## Problem to solve
Keep only the lines of the listing that include the word "between", and copy them.

## Data
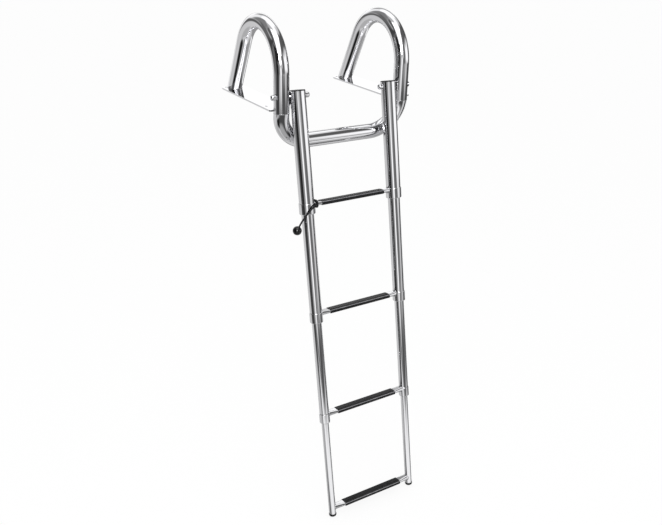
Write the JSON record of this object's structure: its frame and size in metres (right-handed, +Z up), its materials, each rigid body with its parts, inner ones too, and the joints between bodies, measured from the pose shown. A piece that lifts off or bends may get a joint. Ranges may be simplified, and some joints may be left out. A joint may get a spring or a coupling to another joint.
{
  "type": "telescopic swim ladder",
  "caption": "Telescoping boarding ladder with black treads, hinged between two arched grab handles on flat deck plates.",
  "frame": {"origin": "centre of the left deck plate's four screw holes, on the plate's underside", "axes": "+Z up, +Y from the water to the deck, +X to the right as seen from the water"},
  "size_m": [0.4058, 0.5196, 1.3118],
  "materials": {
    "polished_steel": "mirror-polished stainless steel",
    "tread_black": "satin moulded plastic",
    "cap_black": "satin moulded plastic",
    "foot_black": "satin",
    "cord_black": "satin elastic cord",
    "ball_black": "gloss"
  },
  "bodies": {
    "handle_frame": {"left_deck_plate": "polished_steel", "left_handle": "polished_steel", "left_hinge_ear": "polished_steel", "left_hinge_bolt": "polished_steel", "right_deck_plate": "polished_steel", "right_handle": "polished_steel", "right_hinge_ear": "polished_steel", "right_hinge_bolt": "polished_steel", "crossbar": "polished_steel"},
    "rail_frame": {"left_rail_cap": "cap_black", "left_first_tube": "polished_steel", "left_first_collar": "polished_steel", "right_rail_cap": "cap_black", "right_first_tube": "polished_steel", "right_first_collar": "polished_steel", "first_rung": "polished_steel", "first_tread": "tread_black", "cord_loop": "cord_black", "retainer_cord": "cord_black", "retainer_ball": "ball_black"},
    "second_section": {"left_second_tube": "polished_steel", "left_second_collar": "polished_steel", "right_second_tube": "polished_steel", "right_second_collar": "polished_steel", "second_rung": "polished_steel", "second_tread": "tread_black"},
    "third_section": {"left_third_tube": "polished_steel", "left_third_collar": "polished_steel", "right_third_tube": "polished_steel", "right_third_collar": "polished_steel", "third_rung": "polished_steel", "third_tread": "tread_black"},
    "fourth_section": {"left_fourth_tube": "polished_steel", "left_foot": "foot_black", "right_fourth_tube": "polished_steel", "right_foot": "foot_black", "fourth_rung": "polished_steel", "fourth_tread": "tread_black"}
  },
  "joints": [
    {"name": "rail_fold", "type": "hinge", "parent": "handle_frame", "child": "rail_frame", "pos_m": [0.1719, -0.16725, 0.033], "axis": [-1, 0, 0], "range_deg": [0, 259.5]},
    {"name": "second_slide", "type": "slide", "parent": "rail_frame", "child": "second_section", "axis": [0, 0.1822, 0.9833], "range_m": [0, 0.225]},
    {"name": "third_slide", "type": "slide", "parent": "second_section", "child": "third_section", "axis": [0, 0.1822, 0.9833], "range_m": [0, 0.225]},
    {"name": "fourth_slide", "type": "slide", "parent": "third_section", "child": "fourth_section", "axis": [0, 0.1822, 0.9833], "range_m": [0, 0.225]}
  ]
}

## Result for this exercise
Write the JSON record of this object's structure: its frame and size in metres (right-handed, +Z up), its materials, each rigid body with its parts, inner ones too, and the joints between bodies, measured from the pose shown. A piece that lifts off or bends may get a joint. Ranges may be simplified, and some joints may be left out. A joint may get a spring or a coupling to another joint.
  "caption": "Telescoping boarding ladder with black treads, hinged between two arched grab handles on flat deck plates.",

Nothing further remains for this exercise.